**Your task**
Reproduce the entries shown below only from the line with "The imported model" down to the line with "Range = tuple[float, float]", keeping both end lines and copying each one exactly.

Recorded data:
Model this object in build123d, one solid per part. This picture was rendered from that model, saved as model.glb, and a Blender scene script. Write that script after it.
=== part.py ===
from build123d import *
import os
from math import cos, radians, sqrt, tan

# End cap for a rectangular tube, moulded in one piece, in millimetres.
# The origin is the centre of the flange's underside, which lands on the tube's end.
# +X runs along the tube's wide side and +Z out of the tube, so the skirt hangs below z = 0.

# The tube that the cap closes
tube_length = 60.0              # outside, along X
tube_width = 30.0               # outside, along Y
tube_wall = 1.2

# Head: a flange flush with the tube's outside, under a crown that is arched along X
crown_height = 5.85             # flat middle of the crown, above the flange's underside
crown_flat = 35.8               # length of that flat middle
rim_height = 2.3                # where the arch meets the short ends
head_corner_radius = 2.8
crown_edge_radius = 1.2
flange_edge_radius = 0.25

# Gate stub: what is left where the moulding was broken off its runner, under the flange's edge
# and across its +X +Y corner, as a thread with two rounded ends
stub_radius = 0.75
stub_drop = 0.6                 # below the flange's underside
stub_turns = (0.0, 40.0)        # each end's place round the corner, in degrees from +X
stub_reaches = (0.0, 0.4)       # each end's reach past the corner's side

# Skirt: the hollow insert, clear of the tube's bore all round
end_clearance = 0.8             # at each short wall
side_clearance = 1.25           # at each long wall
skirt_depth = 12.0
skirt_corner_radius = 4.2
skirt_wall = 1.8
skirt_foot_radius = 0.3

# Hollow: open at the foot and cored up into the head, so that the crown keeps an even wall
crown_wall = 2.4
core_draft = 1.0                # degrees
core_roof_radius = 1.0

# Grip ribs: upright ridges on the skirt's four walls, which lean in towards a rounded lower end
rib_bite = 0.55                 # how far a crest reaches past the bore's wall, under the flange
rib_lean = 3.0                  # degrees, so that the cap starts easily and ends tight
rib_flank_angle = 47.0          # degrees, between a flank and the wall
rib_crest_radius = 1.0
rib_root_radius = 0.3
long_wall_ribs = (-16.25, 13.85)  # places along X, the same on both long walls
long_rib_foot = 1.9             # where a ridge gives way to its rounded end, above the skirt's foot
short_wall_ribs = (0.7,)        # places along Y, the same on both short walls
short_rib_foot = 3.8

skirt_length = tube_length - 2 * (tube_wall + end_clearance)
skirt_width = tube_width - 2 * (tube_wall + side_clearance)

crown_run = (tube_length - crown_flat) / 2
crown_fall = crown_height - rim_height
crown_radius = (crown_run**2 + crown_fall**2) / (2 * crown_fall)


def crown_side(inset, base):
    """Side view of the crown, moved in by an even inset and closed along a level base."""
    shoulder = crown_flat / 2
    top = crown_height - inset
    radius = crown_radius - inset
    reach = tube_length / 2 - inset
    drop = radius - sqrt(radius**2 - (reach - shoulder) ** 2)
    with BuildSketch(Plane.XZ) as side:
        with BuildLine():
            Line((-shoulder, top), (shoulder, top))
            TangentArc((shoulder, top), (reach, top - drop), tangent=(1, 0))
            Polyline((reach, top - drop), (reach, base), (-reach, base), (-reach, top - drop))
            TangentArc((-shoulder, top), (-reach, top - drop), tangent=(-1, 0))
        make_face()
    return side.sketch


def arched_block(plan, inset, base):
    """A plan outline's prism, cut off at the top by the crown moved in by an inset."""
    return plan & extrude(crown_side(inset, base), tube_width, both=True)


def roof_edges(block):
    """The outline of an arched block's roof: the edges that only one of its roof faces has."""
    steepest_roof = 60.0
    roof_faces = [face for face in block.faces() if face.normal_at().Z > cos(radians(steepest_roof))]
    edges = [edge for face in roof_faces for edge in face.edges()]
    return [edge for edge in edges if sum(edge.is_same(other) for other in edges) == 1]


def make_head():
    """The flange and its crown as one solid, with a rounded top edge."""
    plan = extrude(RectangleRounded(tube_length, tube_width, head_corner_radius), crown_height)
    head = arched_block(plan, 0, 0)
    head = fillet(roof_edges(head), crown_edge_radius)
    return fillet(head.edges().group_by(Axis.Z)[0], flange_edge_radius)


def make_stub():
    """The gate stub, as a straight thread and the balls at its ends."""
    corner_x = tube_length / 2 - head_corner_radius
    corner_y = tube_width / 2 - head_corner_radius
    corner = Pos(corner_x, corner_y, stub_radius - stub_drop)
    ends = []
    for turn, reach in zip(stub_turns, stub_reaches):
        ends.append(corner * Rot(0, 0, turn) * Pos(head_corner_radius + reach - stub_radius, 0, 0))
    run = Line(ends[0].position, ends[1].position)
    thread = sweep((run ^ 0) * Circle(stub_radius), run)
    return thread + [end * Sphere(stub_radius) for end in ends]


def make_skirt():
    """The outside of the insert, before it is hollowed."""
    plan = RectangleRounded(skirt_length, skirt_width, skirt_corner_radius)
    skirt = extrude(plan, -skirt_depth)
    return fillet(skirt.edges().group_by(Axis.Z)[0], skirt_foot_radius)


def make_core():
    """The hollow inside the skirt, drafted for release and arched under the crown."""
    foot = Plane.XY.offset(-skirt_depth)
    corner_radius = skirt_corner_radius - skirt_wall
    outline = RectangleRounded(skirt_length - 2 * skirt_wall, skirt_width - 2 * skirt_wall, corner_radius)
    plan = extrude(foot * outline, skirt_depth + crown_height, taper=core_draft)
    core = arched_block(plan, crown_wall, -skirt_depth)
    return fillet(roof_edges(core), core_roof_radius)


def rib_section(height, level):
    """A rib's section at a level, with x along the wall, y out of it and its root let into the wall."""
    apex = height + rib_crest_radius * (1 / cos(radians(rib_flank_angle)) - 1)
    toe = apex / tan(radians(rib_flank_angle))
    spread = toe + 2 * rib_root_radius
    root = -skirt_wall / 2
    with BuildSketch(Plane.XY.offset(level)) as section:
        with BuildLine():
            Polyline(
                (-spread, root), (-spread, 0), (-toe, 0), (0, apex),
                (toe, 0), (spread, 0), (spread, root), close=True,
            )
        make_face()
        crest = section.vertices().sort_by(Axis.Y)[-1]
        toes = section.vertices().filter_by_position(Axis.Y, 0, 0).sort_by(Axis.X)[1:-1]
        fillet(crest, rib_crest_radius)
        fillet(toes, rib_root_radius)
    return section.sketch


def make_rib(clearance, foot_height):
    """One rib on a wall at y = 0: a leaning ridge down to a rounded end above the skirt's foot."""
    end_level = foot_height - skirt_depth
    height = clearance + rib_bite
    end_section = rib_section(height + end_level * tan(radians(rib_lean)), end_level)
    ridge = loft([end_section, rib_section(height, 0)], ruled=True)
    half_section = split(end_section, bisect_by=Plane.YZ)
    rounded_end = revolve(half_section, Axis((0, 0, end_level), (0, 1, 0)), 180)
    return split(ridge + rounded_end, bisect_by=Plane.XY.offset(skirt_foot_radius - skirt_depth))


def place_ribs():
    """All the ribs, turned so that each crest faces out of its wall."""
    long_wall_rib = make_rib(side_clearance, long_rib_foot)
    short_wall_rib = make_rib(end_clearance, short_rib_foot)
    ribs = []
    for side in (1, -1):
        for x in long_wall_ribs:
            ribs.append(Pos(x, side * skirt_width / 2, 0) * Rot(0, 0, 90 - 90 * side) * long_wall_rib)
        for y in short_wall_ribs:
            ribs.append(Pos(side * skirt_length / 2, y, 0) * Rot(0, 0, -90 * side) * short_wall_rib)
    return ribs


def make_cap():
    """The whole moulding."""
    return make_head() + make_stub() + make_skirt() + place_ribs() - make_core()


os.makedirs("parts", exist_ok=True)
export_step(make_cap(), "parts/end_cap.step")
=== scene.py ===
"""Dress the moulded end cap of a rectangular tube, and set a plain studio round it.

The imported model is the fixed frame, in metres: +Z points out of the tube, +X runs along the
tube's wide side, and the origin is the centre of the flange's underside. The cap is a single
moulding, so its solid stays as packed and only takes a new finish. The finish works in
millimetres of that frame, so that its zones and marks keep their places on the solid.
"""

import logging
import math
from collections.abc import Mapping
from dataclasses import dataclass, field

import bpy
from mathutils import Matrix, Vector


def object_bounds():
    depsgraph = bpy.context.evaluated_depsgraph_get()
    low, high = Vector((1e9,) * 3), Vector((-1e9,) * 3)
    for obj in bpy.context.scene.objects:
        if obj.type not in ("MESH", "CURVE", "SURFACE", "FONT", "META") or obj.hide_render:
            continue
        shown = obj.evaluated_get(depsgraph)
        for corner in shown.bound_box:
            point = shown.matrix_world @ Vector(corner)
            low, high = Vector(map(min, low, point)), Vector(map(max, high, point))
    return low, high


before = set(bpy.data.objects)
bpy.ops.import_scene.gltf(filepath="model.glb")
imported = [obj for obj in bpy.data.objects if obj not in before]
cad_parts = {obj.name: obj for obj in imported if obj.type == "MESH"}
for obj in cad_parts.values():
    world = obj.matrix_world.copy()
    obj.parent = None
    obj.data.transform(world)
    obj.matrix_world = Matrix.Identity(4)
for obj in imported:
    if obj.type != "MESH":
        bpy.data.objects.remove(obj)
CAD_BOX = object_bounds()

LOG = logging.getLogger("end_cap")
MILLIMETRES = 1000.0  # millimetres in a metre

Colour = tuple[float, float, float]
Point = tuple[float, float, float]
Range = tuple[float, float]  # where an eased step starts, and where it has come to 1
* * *
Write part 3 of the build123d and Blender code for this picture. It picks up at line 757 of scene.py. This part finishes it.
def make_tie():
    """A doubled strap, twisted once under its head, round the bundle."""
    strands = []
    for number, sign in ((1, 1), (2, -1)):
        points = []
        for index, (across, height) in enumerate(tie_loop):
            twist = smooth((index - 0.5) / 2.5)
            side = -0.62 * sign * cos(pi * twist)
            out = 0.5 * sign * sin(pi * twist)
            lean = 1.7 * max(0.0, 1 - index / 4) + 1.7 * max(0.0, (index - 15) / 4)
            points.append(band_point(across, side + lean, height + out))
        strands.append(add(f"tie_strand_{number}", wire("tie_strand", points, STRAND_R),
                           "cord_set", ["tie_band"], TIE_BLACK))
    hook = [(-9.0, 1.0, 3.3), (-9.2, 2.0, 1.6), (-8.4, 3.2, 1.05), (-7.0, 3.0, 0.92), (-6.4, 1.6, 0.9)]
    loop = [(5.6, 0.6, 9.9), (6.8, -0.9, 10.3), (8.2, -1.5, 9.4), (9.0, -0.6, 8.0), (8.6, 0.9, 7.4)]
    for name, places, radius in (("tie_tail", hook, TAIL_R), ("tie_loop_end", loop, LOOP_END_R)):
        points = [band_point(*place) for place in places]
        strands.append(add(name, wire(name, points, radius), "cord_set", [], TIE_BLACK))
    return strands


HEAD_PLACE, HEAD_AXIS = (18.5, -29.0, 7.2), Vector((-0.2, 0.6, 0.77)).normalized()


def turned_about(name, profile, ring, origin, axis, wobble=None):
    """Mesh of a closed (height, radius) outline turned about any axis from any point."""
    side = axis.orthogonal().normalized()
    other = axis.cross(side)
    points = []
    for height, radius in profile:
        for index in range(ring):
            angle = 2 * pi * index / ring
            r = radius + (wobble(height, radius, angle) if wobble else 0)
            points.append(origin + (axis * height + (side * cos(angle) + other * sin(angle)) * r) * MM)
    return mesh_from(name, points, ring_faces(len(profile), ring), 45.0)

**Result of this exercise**
The imported model is the fixed frame, in metres: +Z points out of the tube, +X runs along the
tube's wide side, and the origin is the centre of the flange's underside. The cap is a single
moulding, so its solid stays as packed and only takes a new finish. The finish works in
millimetres of that frame, so that its zones and marks keep their places on the solid.
"""

import logging
import math
from collections.abc import Mapping
from dataclasses import dataclass, field

import bpy
from mathutils import Matrix, Vector


def object_bounds():
    depsgraph = bpy.context.evaluated_depsgraph_get()
    low, high = Vector((1e9,) * 3), Vector((-1e9,) * 3)
    for obj in bpy.context.scene.objects:
        if obj.type not in ("MESH", "CURVE", "SURFACE", "FONT", "META") or obj.hide_render:
            continue
        shown = obj.evaluated_get(depsgraph)
        for corner in shown.bound_box:
            point = shown.matrix_world @ Vector(corner)
            low, high = Vector(map(min, low, point)), Vector(map(max, high, point))
    return low, high


before = set(bpy.data.objects)
bpy.ops.import_scene.gltf(filepath="model.glb")
imported = [obj for obj in bpy.data.objects if obj not in before]
cad_parts = {obj.name: obj for obj in imported if obj.type == "MESH"}
for obj in cad_parts.values():
    world = obj.matrix_world.copy()
    obj.parent = None
    obj.data.transform(world)
    obj.matrix_world = Matrix.Identity(4)
for obj in imported:
    if obj.type != "MESH":
        bpy.data.objects.remove(obj)
CAD_BOX = object_bounds()

LOG = logging.getLogger("end_cap")
MILLIMETRES = 1000.0  # millimetres in a metre

Colour = tuple[float, float, float]
Point = tuple[float, float, float]
Range = tuple[float, float]  # where an eased step starts, and where it has come to 1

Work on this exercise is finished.